Most of all, and in common with the John Denver Airport Experience, this is just a great set to listen to as it takes you on its own particular journey through the autobahns of life, occasionally stopping at the rest areas of melancholy and contemplation… but over all this is an experience that will make you feel good… even after the driver-assist functions kick in.
Suspended Islands OST by Tren Go! Sound System (Dirty Filthy and Echodelick)
Tren Go! Sound System is solo project of Pedro Pestana (10 000 Russos and Talea Jacta)… here he has creating a blissed out soundtrack to sailing on the estuary around Ria de Aveiro (often described as the ‘Venice of Portugal’). The music here is redolent of the famed calmness of the water there, and… like the waves… is sometimes hardly there at all…
As with much of the music here, and like much of the music I really like, it is something that helps create an inner calmness and you cannot help but be drawn into the atmosphere that this creates and… like a good bottle of Scottish Island malt whisky… is an experience where you can almost taste the freshness of the sea… in fact pairing the two together sounds like a great idea.

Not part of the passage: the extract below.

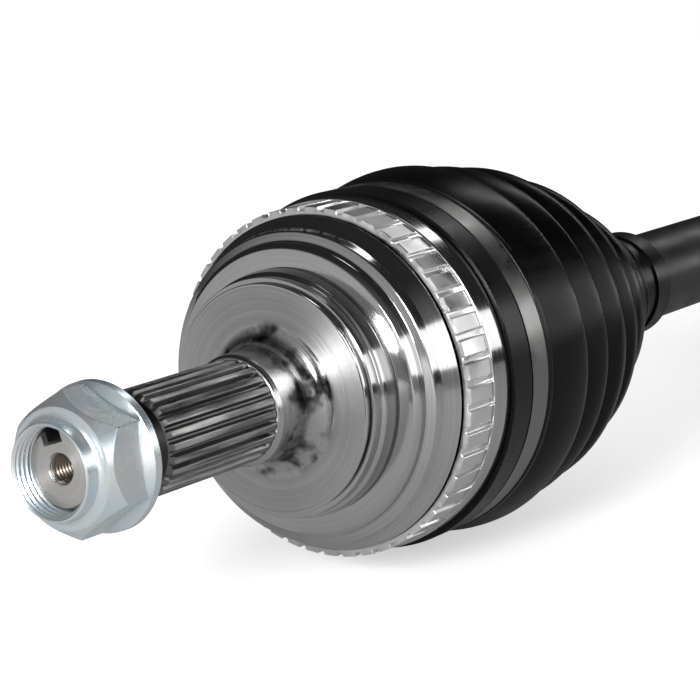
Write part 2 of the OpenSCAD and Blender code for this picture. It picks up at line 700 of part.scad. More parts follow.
module inner_boot() color(rubber) difference() {
    seat = housing_radius + seat_gap;
    small_end = mouth_x - inner_boot_length;
    groove_end = inner_clamp_groove + clamp_groove_width;
    turned(boot_outline(concat(
        large_cuff(seat, groove_end + 4, groove_end, inner_clamp_groove, -1),
        [[seat + boot_wall, mouth_x + 1.5], [seat + boot_wall - 1.9, mouth_x - 4]],
        fold_points(inner_folds, mouth_x, small_end + small_cuff_length, inner_boot_radius),
        small_cuff(small_end, -1))));
    rod(seat, mouth_x - seat_gap, groove_end + 5);
}

module inner_boot_clamp() color(band_steel) clamp(
    housing_radius + boot_wall - clamp_groove_depth + 2 * seat_gap,
    inner_clamp_groove + clamp_side_gap, inner_clamp_groove + clamp_side_gap + clamp_width);

module inner_boot_small_clamp() color(band_steel)
    small_clamp(mouth_x - inner_boot_length + small_cuff_length / 2);

axle_nut();
outer_race();
abs_ring();
outer_boot();
outer_boot_clamp();
outer_boot_small_clamp();
inner_race();
cage();
balls();
race_circlip();
axle_bar();
spider();
spider_circlip();
roller_hub(trunnion_angles[0]);  // roller_hub_top
roller_hub(trunnion_angles[1]);  // roller_hub_left
roller_hub(trunnion_angles[2]);  // roller_hub_right
needles(trunnion_angles[0]);  // needles_top
needles(trunnion_angles[1]);  // needles_left
needles(trunnion_angles[2]);  // needles_right
retainers(trunnion_angles[0]);  // retainers_top
retainers(trunnion_angles[1]);  // retainers_left
retainers(trunnion_angles[2]);  // retainers_right
outer_roller(trunnion_angles[0]);  // outer_roller_top
outer_roller(trunnion_angles[1]);  // outer_roller_left
outer_roller(trunnion_angles[2]);  // outer_roller_right
inner_housing();
stop_ring();
inner_boot();
inner_boot_clamp();
inner_boot_small_clamp();
stub_circlip();
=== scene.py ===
"""Dresses a front-wheel-drive half shaft: nut, outer ball joint, boots, bar and inner tripod joint.

Every length in the classes is in millimetres along the shaft (x) or outwards from its axis (radius).
Turned pieces are made with their own Z along the shaft, so that their turning marks reflect light
in fans, and the object's matrix lays them along the world's +X.
"""
import logging
import math
from dataclasses import dataclass
from enum import Enum
from typing import Callable, Sequence

import bmesh
import bpy
import numpy as np
from mathutils import Matrix, Vector


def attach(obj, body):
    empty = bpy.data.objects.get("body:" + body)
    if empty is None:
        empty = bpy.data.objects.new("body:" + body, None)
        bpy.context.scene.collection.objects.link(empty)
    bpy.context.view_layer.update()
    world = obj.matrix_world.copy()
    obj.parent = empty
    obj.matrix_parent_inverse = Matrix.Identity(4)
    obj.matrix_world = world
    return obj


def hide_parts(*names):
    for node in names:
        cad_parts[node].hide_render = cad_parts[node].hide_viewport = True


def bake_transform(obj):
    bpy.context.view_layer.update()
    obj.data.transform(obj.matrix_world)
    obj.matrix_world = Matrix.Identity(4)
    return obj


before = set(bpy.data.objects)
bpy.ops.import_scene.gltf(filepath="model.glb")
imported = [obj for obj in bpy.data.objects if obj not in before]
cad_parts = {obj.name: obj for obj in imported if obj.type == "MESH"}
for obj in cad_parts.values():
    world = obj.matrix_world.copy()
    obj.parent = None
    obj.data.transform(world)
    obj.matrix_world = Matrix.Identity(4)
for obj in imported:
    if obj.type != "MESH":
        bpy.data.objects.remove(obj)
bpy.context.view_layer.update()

MM = 0.001
ALONG_SHAFT = Matrix(((0, 0, 1, 0), (1, 0, 0, 0), (0, 1, 0, 0), (0, 0, 0, 1)))
LOG = logging.getLogger("half_shaft")

Profile = list[tuple[float, float]]
Color = tuple[float, float, float]
Lobe = tuple[float, float, float, float]


class Ray(Enum):
    """Kinds of light ray that the surroundings answer differently."""

    CAMERA = "Is Camera Ray"
    GLOSSY = "Is Glossy Ray"
    TRANSMISSION = "Is Transmission Ray"


class Axis(Enum):
    """Which way the shaft runs in a mesh's own coordinates."""

    OWN_Z = "own z"
    WORLD_X = "world x"


# Shader values.


class Value:
    """A number, colour or vector in a node tree, with arithmetic that adds nodes."""

    def __init__(self, tree: "Tree", socket: bpy.types.NodeSocket):
        self.tree = tree
        self.socket = socket

    @property
    def flat(self) -> bool:
        """True for a plain number."""
        return self.socket.type == "VALUE"

    def _combine(self, operation: str, first: object, second: object) -> "Value":
        """Adds a Math node for numbers, and a Vector Math node for vectors and colours."""
        both = [v for v in (first, second) if isinstance(v, Value)]
        if all(v.flat for v in both):
            return self.tree.get("ShaderNodeMath", {"operation": operation}, {0: first, 1: second})
        if operation == "MULTIPLY" and any(not isinstance(v, Value) or v.flat for v in (first, second)):
            vector_first = isinstance(first, Value) and not first.flat
            vector, factor = (first, second) if vector_first else (second, first)
            return self.tree.get("ShaderNodeVectorMath", {"operation": "SCALE"}, {0: vector, "Scale": factor})
        return self.tree.get("ShaderNodeVectorMath", {"operation": operation}, {0: first, 1: second})

    def __add__(self, other: object) -> "Value":
        """Sum."""
        return self._combine("ADD", self, other)

    __radd__ = __add__

    def __sub__(self, other: object) -> "Value":
        """Difference."""
        return self._combine("SUBTRACT", self, other)

    def __rsub__(self, other: object) -> "Value":
        """Difference, from a plain number."""
        return self._combine("SUBTRACT", other, self)

    def __mul__(self, other: object) -> "Value":
        """Product."""
        return self._combine("MULTIPLY", self, other)

    __rmul__ = __mul__

    def __truediv__(self, other: object) -> "Value":
        """Quotient."""
        return self._combine("DIVIDE", self, other)

    def __pow__(self, other: object) -> "Value":
        """Power."""
        return self._combine("POWER", self, other)

    def larger(self, other: object) -> "Value":
        """The larger of two numbers."""
        return self._combine("MAXIMUM", self, other)

    def ramp(self, low: float, high: float, to_low: float = 0.0, to_high: float = 1.0) -> "Value":
        """Maps the range low to high smoothly onto to_low to to_high.

        Args:
            low: Value that gives to_low.
            high: Value that gives to_high.
            to_low: Result at and below low.
            to_high: Result at and above high.

        Returns:
            The mapped value.
        """
        return self.tree.get(
            "ShaderNodeMapRange", {"interpolation_type": "SMOOTHSTEP"},
            {"Value": self, "From Min": low, "From Max": high, "To Min": to_low, "To Max": to_high})

    def mix(self, low: object, high: object) -> "Value":
        """Blends two colours, this value being the share of the second one."""
        return self.tree.get(
            "ShaderNodeMix", {"data_type": "RGBA"}, {"Factor": self, 6: low, 7: high}, output=2)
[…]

This, then, is music that is your accompaniment rather than your guide… leaving you to arrive with your journey enhanced.
Impish Delight/ Structure Collapse by Thee UFO (Fuzzed Up and Astromoon)

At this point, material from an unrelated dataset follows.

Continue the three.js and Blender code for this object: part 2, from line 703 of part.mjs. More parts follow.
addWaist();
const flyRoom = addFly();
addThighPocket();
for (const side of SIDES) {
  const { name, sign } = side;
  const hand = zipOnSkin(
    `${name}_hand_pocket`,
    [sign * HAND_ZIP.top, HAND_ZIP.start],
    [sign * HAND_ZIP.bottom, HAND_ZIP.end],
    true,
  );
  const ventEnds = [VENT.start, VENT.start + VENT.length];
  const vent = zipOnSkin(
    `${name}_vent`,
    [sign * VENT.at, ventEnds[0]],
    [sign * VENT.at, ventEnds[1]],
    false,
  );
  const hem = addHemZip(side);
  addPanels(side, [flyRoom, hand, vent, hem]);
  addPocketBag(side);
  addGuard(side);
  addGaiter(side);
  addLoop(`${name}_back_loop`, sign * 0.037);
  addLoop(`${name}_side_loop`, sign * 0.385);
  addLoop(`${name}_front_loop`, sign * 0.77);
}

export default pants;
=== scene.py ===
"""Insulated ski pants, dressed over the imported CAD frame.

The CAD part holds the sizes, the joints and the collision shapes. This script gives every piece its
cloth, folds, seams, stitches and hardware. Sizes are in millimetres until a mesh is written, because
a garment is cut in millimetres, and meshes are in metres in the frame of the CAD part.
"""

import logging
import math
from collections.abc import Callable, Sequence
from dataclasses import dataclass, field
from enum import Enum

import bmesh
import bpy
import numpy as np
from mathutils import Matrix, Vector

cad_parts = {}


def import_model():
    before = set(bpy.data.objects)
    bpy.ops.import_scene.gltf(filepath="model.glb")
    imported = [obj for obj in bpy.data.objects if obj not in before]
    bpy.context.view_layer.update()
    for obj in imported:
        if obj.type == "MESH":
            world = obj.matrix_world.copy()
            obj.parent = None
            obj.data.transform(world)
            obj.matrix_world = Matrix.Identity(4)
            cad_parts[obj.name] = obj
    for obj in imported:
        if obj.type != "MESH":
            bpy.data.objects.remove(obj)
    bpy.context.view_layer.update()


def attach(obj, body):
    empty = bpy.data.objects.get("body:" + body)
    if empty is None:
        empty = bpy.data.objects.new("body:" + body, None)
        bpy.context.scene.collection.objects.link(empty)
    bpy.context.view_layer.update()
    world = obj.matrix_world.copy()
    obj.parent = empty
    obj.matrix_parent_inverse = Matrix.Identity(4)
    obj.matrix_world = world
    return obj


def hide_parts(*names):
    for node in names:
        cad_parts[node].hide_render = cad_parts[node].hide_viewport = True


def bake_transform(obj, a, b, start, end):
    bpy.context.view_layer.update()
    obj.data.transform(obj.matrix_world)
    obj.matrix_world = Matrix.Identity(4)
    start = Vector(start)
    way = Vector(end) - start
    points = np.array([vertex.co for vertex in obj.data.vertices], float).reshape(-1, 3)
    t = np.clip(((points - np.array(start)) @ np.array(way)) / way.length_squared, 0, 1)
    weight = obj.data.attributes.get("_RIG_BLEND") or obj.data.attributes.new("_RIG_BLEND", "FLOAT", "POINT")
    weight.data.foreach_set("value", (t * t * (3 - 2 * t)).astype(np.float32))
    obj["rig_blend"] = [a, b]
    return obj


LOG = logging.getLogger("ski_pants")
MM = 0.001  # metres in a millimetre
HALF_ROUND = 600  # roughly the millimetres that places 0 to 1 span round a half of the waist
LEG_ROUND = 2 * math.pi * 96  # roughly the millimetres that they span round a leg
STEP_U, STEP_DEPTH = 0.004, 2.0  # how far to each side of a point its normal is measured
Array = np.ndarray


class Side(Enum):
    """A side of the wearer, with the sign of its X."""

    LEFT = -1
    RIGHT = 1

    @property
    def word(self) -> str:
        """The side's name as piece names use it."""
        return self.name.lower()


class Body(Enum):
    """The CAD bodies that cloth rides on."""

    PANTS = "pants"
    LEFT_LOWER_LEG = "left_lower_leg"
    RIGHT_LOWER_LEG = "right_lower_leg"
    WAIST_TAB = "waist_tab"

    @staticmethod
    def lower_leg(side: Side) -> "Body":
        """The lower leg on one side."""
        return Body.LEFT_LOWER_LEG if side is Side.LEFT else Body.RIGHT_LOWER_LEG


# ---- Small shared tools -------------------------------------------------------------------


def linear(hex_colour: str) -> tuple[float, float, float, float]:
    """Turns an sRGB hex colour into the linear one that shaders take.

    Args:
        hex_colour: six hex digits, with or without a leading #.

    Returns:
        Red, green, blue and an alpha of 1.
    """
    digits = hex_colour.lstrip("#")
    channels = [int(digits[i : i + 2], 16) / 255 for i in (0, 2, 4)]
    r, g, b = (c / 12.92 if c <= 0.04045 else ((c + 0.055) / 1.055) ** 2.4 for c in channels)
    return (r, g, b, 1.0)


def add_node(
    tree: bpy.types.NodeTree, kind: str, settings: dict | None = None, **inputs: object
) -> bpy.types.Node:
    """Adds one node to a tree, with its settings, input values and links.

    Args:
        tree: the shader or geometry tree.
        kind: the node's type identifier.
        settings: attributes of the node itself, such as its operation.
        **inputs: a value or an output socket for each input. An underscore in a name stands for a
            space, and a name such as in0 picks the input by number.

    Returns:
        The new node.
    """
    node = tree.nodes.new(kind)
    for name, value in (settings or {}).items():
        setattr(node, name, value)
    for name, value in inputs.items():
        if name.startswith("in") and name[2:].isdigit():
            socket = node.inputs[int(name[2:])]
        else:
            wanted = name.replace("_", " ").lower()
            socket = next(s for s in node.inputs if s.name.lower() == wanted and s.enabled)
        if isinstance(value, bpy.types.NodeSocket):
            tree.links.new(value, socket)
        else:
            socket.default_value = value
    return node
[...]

It’s not often that I do singles, but this one came up just at the right time so here’s one to finish this post off with… a platter of two contrasting tunes, one of which is a loved-up fuzzy mash of psych guitars and etherial voices, with a more out-there flip-side that shows a more experimental side to the band.
‘Impish Delight’ is apparently from the Dublin band’s debut album which is coming out in the Autumn, and I will add some sound to the post as soon as I get it… but one to look forward to for sure.